Extends parse_schwab_email to handle Schwab's RSU Release Confirmation
emails alongside the existing trade confirmations. Adds:
- `VestEvent` dataclass in models.py — carries vest_date, ticker,
shares_vested, shares_sold_to_cover, fmv_at_vest_usd, tax_withheld_usd.
Written to payslip_ingest.rsu_vest_events by a postgres sink (pending
a real email fixture + cross-service DB grant).
- `parse_schwab_email_full()` — new entry point returning both
`list[Activity]` and `VestEvent | None`. The legacy
`parse_schwab_email()` shape is preserved for existing callers.
- Vest-release dispatch heuristic: HTML body mentions "Release
Confirmation" / "Award Vesting" / "RSU Release". On match, extract
vest fields via label regexes; the full vest becomes a BUY Activity
and the sell-to-cover slice becomes a SELL Activity at the same FMV
(net zero cash on the day).

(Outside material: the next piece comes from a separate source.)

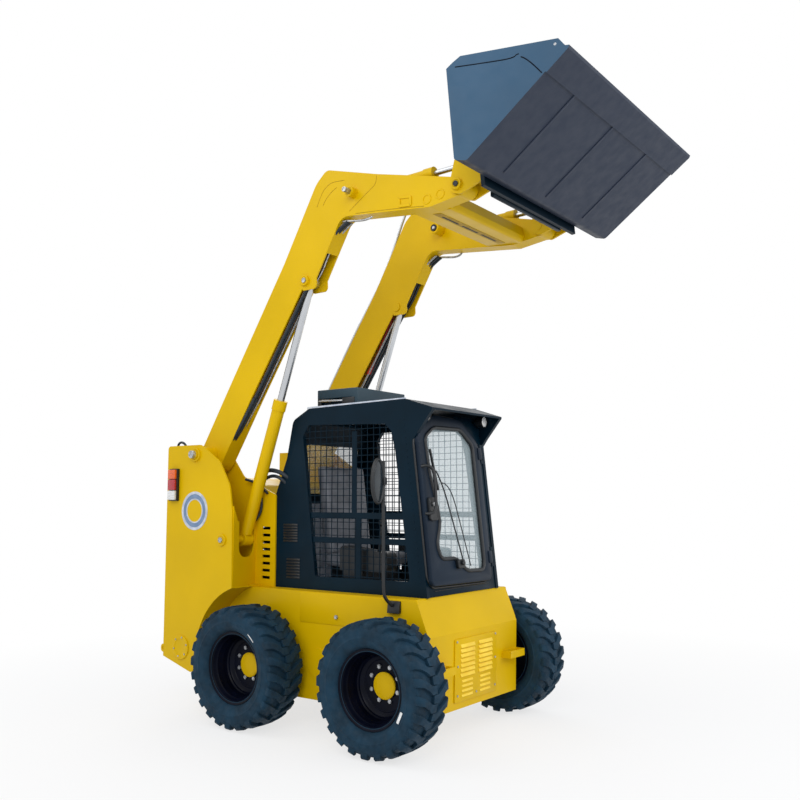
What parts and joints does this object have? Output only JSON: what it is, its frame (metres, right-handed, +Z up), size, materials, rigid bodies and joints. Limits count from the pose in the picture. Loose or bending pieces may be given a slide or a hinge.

Gross vest + sell-to-cover returned so
Wealthfolio gets the full portfolio picture.
- Tests: 3 new (vest roundtrip, unparseable-vest safety, legacy shape
preserved); existing 6 unchanged.
The regex heuristics will need tightening once a real email sample
exists — the HTML structure observed in public Schwab emails may
differ in material ways. For now, unmatched vest bodies return
empty-result (no Activity, no VestEvent) rather than crashing the
IMAP batch.
Part of: code-860
Schwab's workplace-RSU confirmation emails have 5 data td elements
with class='dark-background-body' align='right': date, direction, qty,
ticker, price-with-currency-sign. One email → one Activity.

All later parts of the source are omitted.